We were subjected to a framework of control that hardly any of us had ever experienced and thought only existed in the army. You might expect that imposing such a regimen on children like us would be akin to containing anchovies in a tuna net, but I often wonder why it was we fell so easily into line – for into line we most certainly did fall, despite the grumbling and the grizzling we were prone to. Maybe it was peer pressure, a self-policing routine that meant second formers policed first formers, third formers policed second formers etc.
We did it so YOU have to do it
and so on. Perhaps it was the new boundaries we had never before lived within? They say children like boundaries, but I am inclined to think we were just a bit stunned, too afraid of this new world to countenance even questioning it. So much was unknown; we knew nothing of what was to come and how it would feel when it arrived.
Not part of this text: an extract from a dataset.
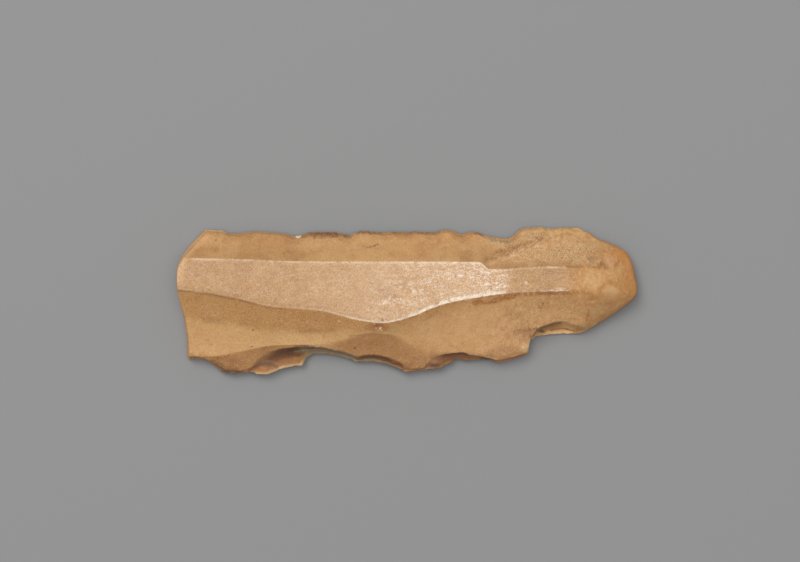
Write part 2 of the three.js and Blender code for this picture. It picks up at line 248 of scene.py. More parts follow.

Every day there was a chore to be done. Sweeping,
mopping the showers, swabbing the tables after meal times etc, but I had a peculiar loathing for the milk collection in the mornings. The milk was given out at break in small individual bottles with foil tops, and the milk truck would deliver the crates to a bay at the back of the building where Halls joined with Johnston’s house. On cold, frosty mornings blue tits would descend in great numbers and peck holes in the foil tops, sucking out the creamy head, and if you were too late, the boys performing a similar duty for Johnston’s would have got to the crates first and left you with only those filled with the perforated lids. That’s when you could get in trouble with the older boys, because few wanted to drink from a bottle whose milk had first been violated by a tit. I had less trouble with the sweeping of the hallways but despised the mopping of the showers or the cleaning of the boot room. The worst chore of all would come in a year or two: laying up the dining room for breakfast was horrendous since it meant getting up earlier than everyone else.